Data in this exercise:
--- START ---

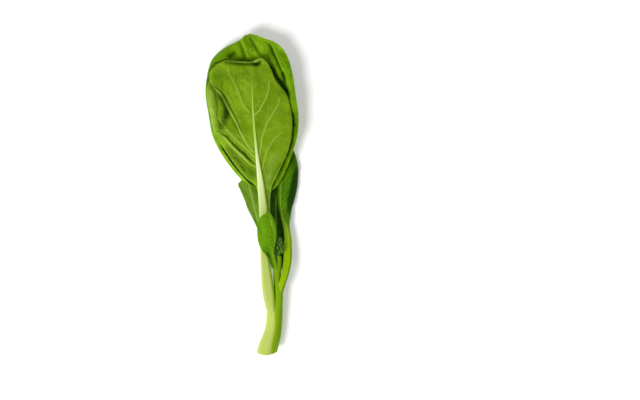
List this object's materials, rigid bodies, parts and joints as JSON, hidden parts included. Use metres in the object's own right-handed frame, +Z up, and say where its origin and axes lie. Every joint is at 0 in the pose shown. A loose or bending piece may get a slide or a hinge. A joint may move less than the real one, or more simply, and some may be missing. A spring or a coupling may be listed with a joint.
{
  "type": "choy sum shoot",
  "caption": "Cut shoot of choy sum lying down: ribbed pale green stem, large broad leaves on long fleshy stalks, smaller side leaves and a head of closed buds.",
  "frame": {"origin": "on the small flat spot under the stem near its cut end, level with the surface that the shoot lies on", "axes": "+Y from the cut end of the stem to the leaf tips, +Z up from the surface, +X to the right when seen from above with the leaf tips away"},
  "size_m": [0.0823, 0.2827, 0.0248],
  "materials": {
    "stem": "smooth, faintly ridged green and pale skin with a paler cut face",
    "leaf_underside": "matte underside with a raised pale midrib, side veins and a fine net",
    "leaf_upper": "glossy fresh green upper side, quilted between sunken veins",
    "leaf_muted": "soft muted green with a pale midrib",
    "leaf_young": "glossy young leaf with close herringbone veins",
    "leaf_dark": "deep green quilted blade on a yellow-green stalk",
    "leaf_inner": "dark narrow young leaf",
    "buds": "matte green sepals over closed buds on slim stalks"
  },
  "bodies": {
    "root": {"stem": "stem", "leaf_front": "leaf_underside", "leaf_back": "leaf_upper", "leaf_left": "leaf_muted", "leaf_small": "leaf_young", "leaf_right": "leaf_dark", "leaf_inner": "leaf_inner", "bud_head": "buds"}
  },
  "joints": []
}
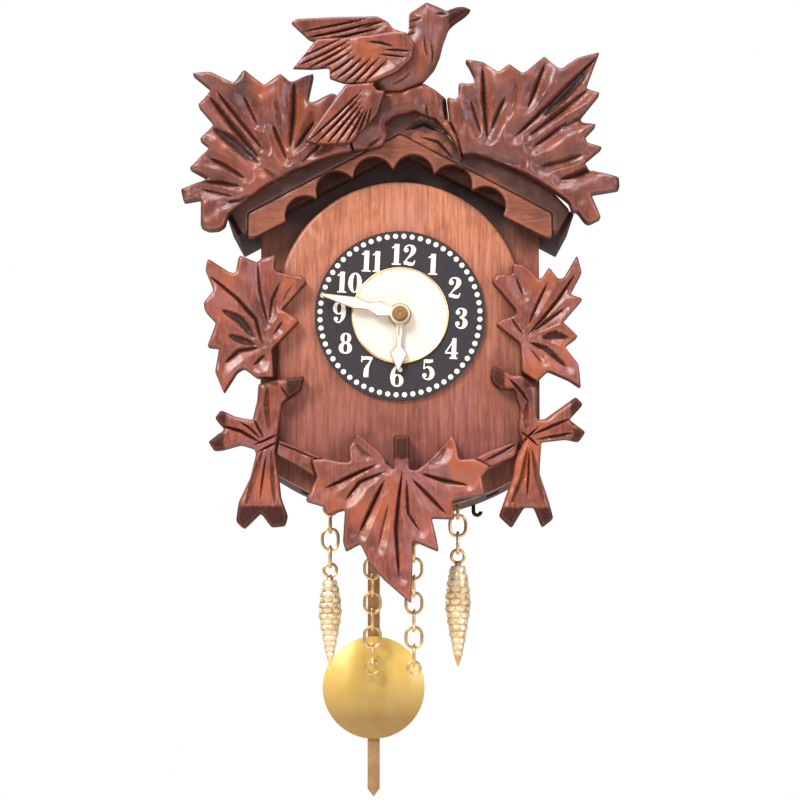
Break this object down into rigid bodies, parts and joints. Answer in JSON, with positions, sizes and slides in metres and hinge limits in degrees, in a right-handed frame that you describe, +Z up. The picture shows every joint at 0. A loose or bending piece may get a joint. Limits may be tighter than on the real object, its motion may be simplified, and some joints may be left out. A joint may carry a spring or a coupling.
{
  "type": "carved wall clock",
  "caption": "Miniature carved wooden wall clock in the cuckoo style, with a bird and leaves, a black dial, a short pendulum, and chains with cone weights.",
  "frame": {"origin": "centre of the hanger hole in the wall plane, at the top of the case's back", "axes": "+Z up, +X to the viewer's right, and the front faces -Y, so +Y points into the wall"},
  "size_m": [0.1091, 0.051, 0.1978],
  "materials": {
    "carved_walnut": "satin stained and lacquered walnut, carved",
    "panel_wood": "satin lacquered, lighter upright grain",
    "case_wood": "satin dark stain",
    "dial_black": "matte",
    "dial_print": "matte print",
    "pale_gold": "pale satin",
    "brass": "satin",
    "cone_gold": "pale, cast",
    "steel": "ground",
    "black_wire": "semi-gloss"
  },
  "bodies": {
    "root": {"face_board": "case_wood", "arch_panel": "panel_wood", "side_wall_left": "case_wood", "side_wall_right": "case_wood", "bottom_board": "case_wood", "back_gable": "case_wood", "hanger_plate": "brass", "wood_screws": "brass", "roof_left": "case_wood", "roof_right": "case_wood", "gable_fascia": "carved_walnut", "crown_board": "case_wood", "crown_leaf_left": "carved_walnut", "crown_leaf_right": "carved_walnut", "crown_crest": "carved_walnut", "bird_body": "carved_walnut", "bird_near_wing": "carved_walnut", "bird_far_wing": "carved_walnut", "bird_tail": "carved_walnut", "side_leaf_left": "carved_walnut", "side_leaf_right": "carved_walnut", "twig_left": "carved_walnut", "twig_right": "carved_walnut", "garland_left": "carved_walnut", "garland_right": "carved_walnut", "bottom_leaf": "carved_walnut", "dial": "dial_black", "dial_center": "pale_gold", "front_plate": "brass", "rear_plate": "brass", "pillars": "brass", "pillar_nuts": "steel", "chain_hooks": "brass"},
    "minute_set": {"minute_hand": "pale_gold", "hand_nut": "brass", "cannon_pinion": "brass"},
    "hour_set": {"hour_hand": "pale_gold", "hour_wheel": "brass"},
    "motion_wheel": {"minute_wheel": "brass"},
    "escape_set": {"escape_wheel": "brass"},
    "third_set": {"third_wheel": "brass"},
    "center_set": {"center_wheel": "brass"},
    "barrel_set": {"spring_barrel": "brass", "mainspring": "steel"},
    "key_set": {"barrel_arbor": "steel", "ratchet_wheel": "steel", "winding_key": "brass"},
    "click_set": {"click": "steel"},
    "verge_set": {"verge": "steel", "crutch": "steel"},
    "pendulum": {"pendulum_rod": "brass"},
    "bob": {"pendulum_bob": "brass"},
    "left_weight_chain": {"weight_chain_left": "brass"},
    "left_weight": {"weight_left": "cone_gold"},
    "right_weight_chain": {"weight_chain_right": "brass"},
    "right_weight": {"weight_right": "cone_gold"},
    "left_free_chain": {"free_chain_left": "brass"},
    "right_free_chain": {"free_chain_right": "brass"},
    "back_door_set": {"back_door": "case_wood", "door_pins": "steel"},
    "door_hook_set": {"door_hook": "black_wire"}
  },
  "joints": [
    {"name": "minute_turn", "type": "hinge", "parent": "root", "child": "minute_set", "pos_m": [0, -0.04, -0.019], "axis": [0, 1, 0], "continuous": true},
    {"name": "hour_turn", "type": "hinge", "parent": "root", "child": "hour_set", "pos_m": [0, -0.039, -0.019], "axis": [0, 1, 0], "continuous": true},
    {"name": "minute_wheel_turn", "type": "hinge", "parent": "root", "child": "motion_wheel", "pos_m": [-0.0059, -0.027, -0.02313], "axis": [0, 1, 0], "continuous": true},
    {"name": "escape_turn", "type": "hinge", "parent": "root", "child": "escape_set", "pos_m": [-0.00671, -0.017, -0.00924], "axis": [0, 1, 0], "continuous": true},
    {"name": "third_turn", "type": "hinge", "parent": "root", "child": "third_set", "pos_m": [0.00373, -0.019, -0.00791], "axis": [0, 1, 0], "continuous": true},
    {"name": "center_turn", "type": "hinge", "parent": "root", "child": "center_set", "pos_m": [0, -0.0145, -0.019], "axis": [0, 1, 0], "continuous": true},
    {"name": "barrel_turn", "type": "hinge", "parent": "root", "child": "barrel_set", "pos_m": [0.00799, -0.02, -0.03257], "axis": [0, 1, 0], "continuous": true},
    {"name": "key_turn", "type": "hinge", "parent": "root", "child": "key_set", "pos_m": [0.00799, -0.005, -0.03257], "axis": [0, 1, 0], "continuous": true},
    {"name": "click_lift", "type": "hinge", "parent": "root", "child": "click_set", "pos_m": [0.01458, -0.0114, -0.02877], "axis": [0, 1, 0], "range_deg": [0, 12]},
    {"name": "pendulum_swing", "type": "hinge", "parent": "root", "child": "pendulum", "pos_m": [-0.00671, -0.01, -0.00024], "axis": [0, 1, 0], "range_deg": [-6, 6]},
    {"name": "verge_swing", "type": "hinge", "parent": "root", "child": "verge_set", "pos_m": [-0.00671, -0.014, -0.00024], "axis": [0, 1, 0], "range_deg": [-6, 6]},
    {"name": "bob_slide", "type": "slide", "parent": "pendulum", "child": "bob", "axis": [0, 0, 1], "range_m": [-0.008, 0.01]},
    {"name": "left_weight_chain_swing", "type": "hinge", "parent": "root", "child": "left_weight_chain", "pos_m": [-0.0175, -0.0283, -0.0668], "axis": [0, 1, 0], "range_deg": [-8, 8]},
    {"name": "right_weight_chain_swing", "type": "hinge", "parent": "root", "child": "right_weight_chain", "pos_m": [0.0145, -0.0283, -0.06928], "axis": [0, 1, 0], "range_deg": [-8, 8]},
    {"name": "left_free_chain_swing", "type": "hinge", "parent": "root", "child": "left_free_chain", "pos_m": [-0.007, -0.017, -0.07072], "axis": [0, 1, 0], "range_deg": [-8, 8]},
    {"name": "right_free_chain_swing", "type": "hinge", "parent": "root", "child": "right_free_chain", "pos_m": [0.0035, -0.0222, -0.07104], "axis": [0, 1, 0], "range_deg": [-8, 8]},
    {"name": "left_weight_swing", "type": "hinge", "parent": "left_weight_chain", "child": "left_weight", "pos_m": [-0.0175, -0.0283, -0.08145], "axis": [0, 1, 0], "range_deg": [-12, 12]},
    {"name": "right_weight_swing", "type": "hinge", "parent": "right_weight_chain", "child": "right_weight", "pos_m": [0.0145, -0.0283, -0.07798], "axis": [0, 1, 0], "range_deg": [-12, 12]},
    {"name": "back_door_open", "type": "hinge", "parent": "root", "child": "back_door_set", "pos_m": [-0.0297, -0.006, -0.03], "axis": [0, 0, 1], "range_deg": [0, 90]},
    {"name": "door_hook_turn", "type": "hinge", "parent": "root", "child": "door_hook_set", "pos_m": [0.019, -0.0043, -0.06211], "axis": [0, 1, 0], "range_deg": [0, 95]}
  ],
  "couplings": [
    {"joint": "hour_turn", "follows": "minute_turn", "ratio": 0.083333},
    {"joint": "minute_wheel_turn", "follows": "minute_turn", "ratio": -0.33333},
    {"joint": "third_turn", "follows": "escape_turn", "ratio": -0.08},
    {"joint": "center_turn", "follows": "escape_turn", "ratio": 0.0066667},
    {"joint": "barrel_turn", "follows": "escape_turn", "ratio": -0.0011111},
    {"joint": "verge_swing", "follows": "pendulum_swing", "ratio": 1}
  ]
}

--- END ---

What you will do:
Extract each line holding the word "parts" from the records.

Answer to the problem:
List this object's materials, rigid bodies, parts and joints as JSON, hidden parts included. Use metres in the object's own right-handed frame, +Z up, and say where its origin and axes lie. Every joint is at 0 in the pose shown. A loose or bending piece may get a slide or a hinge. A joint may move less than the real one, or more simply, and some may be missing. A spring or a coupling may be listed with a joint.
Break this object down into rigid bodies, parts and joints. Answer in JSON, with positions, sizes and slides in metres and hinge limits in degrees, in a right-handed frame that you describe, +Z up. The picture shows every joint at 0. A loose or bending piece may get a joint. Limits may be tighter than on the real object, its motion may be simplified, and some joints may be left out. A joint may carry a spring or a coupling.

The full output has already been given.